───── Material for the task

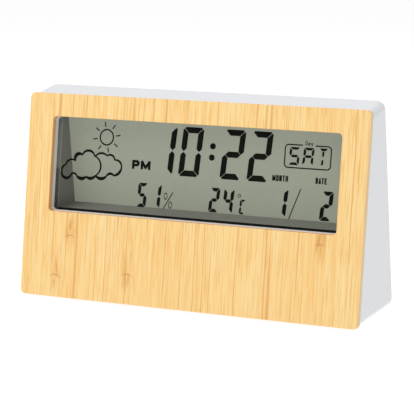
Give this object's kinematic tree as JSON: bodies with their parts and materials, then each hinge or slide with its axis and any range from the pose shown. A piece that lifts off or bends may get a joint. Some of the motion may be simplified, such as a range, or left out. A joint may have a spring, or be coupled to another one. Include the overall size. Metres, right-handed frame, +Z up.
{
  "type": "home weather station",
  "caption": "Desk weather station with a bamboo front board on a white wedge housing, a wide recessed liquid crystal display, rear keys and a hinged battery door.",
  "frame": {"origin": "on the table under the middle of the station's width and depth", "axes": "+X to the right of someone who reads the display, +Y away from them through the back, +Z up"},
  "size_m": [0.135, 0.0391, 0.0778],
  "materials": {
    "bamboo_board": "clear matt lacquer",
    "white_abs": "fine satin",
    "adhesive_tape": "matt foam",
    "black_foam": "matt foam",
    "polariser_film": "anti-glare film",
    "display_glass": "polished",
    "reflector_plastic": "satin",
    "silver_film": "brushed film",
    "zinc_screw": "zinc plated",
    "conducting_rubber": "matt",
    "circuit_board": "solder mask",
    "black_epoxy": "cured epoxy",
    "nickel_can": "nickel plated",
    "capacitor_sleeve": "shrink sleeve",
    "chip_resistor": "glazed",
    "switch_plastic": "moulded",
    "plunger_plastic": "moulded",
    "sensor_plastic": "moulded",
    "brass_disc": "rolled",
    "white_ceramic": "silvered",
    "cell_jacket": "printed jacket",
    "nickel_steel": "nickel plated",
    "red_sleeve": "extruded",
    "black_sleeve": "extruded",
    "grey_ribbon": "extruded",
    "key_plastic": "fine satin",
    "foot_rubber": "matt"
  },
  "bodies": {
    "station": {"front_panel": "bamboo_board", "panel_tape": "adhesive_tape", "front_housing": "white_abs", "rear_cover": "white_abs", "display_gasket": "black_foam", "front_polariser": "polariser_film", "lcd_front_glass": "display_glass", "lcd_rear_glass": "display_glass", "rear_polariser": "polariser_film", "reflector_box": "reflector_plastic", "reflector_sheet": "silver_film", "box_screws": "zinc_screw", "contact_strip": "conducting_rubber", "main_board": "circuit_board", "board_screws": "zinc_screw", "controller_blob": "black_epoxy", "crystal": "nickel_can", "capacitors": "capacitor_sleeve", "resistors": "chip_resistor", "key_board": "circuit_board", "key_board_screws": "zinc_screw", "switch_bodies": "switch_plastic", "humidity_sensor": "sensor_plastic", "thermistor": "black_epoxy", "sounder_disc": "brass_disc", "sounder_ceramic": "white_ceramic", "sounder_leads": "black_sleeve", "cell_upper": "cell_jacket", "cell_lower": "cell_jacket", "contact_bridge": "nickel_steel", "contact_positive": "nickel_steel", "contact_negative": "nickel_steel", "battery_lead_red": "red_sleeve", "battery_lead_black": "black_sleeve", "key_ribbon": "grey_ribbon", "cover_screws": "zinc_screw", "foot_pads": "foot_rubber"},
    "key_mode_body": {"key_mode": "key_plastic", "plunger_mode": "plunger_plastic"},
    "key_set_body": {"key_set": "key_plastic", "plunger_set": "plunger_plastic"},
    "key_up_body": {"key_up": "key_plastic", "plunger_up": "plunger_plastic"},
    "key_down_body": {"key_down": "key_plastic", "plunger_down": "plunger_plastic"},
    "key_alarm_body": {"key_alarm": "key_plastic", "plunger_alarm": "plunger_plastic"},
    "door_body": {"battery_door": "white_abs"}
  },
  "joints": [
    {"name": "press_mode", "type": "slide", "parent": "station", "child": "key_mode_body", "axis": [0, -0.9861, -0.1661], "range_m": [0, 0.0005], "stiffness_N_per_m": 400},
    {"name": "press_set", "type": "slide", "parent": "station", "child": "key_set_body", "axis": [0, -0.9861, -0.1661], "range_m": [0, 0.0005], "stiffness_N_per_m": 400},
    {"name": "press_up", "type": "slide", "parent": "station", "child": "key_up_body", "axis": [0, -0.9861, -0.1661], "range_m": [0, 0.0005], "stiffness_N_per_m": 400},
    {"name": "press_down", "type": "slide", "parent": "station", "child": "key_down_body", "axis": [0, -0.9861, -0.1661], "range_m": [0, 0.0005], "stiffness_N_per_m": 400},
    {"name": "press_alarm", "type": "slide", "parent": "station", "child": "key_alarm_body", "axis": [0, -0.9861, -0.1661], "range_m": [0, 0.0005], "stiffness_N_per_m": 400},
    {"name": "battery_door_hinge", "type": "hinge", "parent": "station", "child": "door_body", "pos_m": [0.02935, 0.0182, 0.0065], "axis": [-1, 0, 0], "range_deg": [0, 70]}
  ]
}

──────────
───── Material for the task

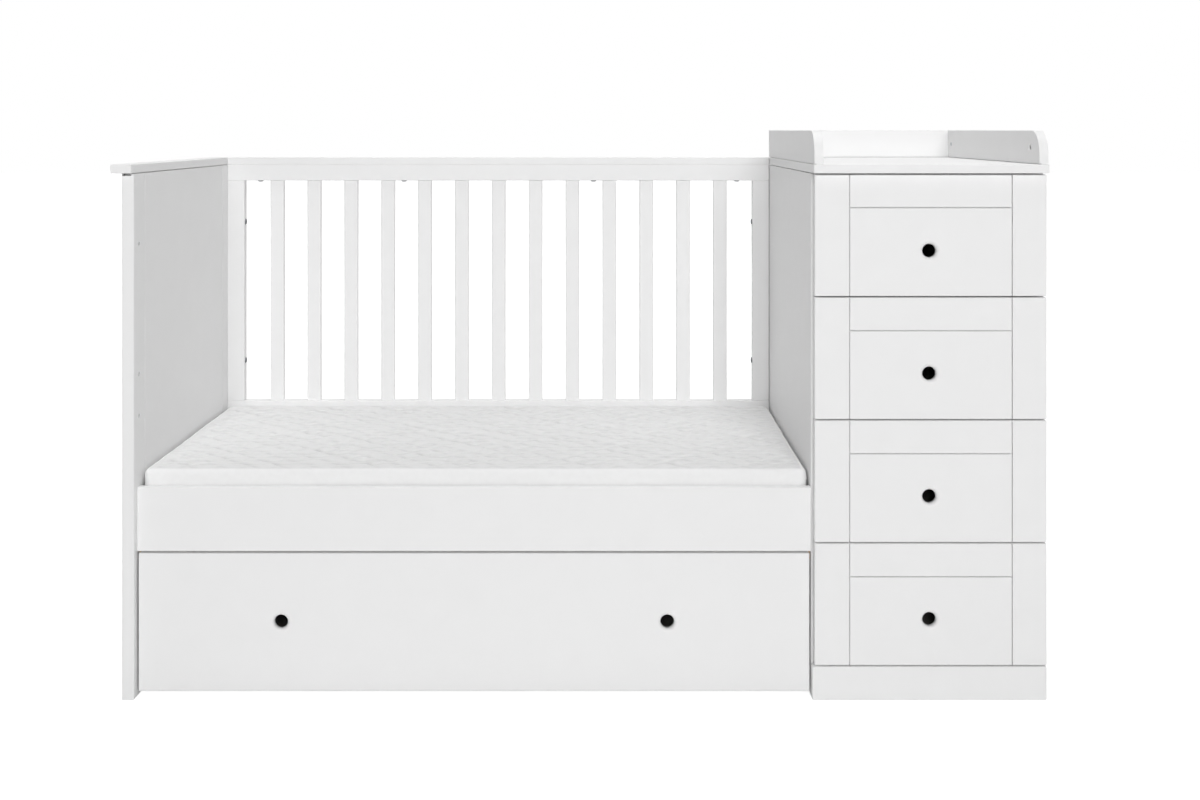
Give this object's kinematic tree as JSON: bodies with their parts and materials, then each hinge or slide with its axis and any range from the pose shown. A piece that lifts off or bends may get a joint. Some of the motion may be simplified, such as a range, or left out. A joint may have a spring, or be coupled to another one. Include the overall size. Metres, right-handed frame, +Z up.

──────────

= Short exercise =
From the records above, pick out and copy each line holding the word "slide".

= Exercise solution =
Give this object's kinematic tree as JSON: bodies with their parts and materials, then each hinge or slide with its axis and any range from the pose shown. A piece that lifts off or bends may get a joint. Some of the motion may be simplified, such as a range, or left out. A joint may have a spring, or be coupled to another one. Include the overall size. Metres, right-handed frame, +Z up.
    {"name": "press_mode", "type": "slide", "parent": "station", "child": "key_mode_body", "axis": [0, -0.9861, -0.1661], "range_m": [0, 0.0005], "stiffness_N_per_m": 400},
    {"name": "press_set", "type": "slide", "parent": "station", "child": "key_set_body", "axis": [0, -0.9861, -0.1661], "range_m": [0, 0.0005], "stiffness_N_per_m": 400},
    {"name": "press_up", "type": "slide", "parent": "station", "child": "key_up_body", "axis": [0, -0.9861, -0.1661], "range_m": [0, 0.0005], "stiffness_N_per_m": 400},
    {"name": "press_down", "type": "slide", "parent": "station", "child": "key_down_body", "axis": [0, -0.9861, -0.1661], "range_m": [0, 0.0005], "stiffness_N_per_m": 400},
    {"name": "press_alarm", "type": "slide", "parent": "station", "child": "key_alarm_body", "axis": [0, -0.9861, -0.1661], "range_m": [0, 0.0005], "stiffness_N_per_m": 400},
Give this object's kinematic tree as JSON: bodies with their parts and materials, then each hinge or slide with its axis and any range from the pose shown. A piece that lifts off or bends may get a joint. Some of the motion may be simplified, such as a range, or left out. A joint may have a spring, or be coupled to another one. Include the overall size. Metres, right-handed frame, +Z up.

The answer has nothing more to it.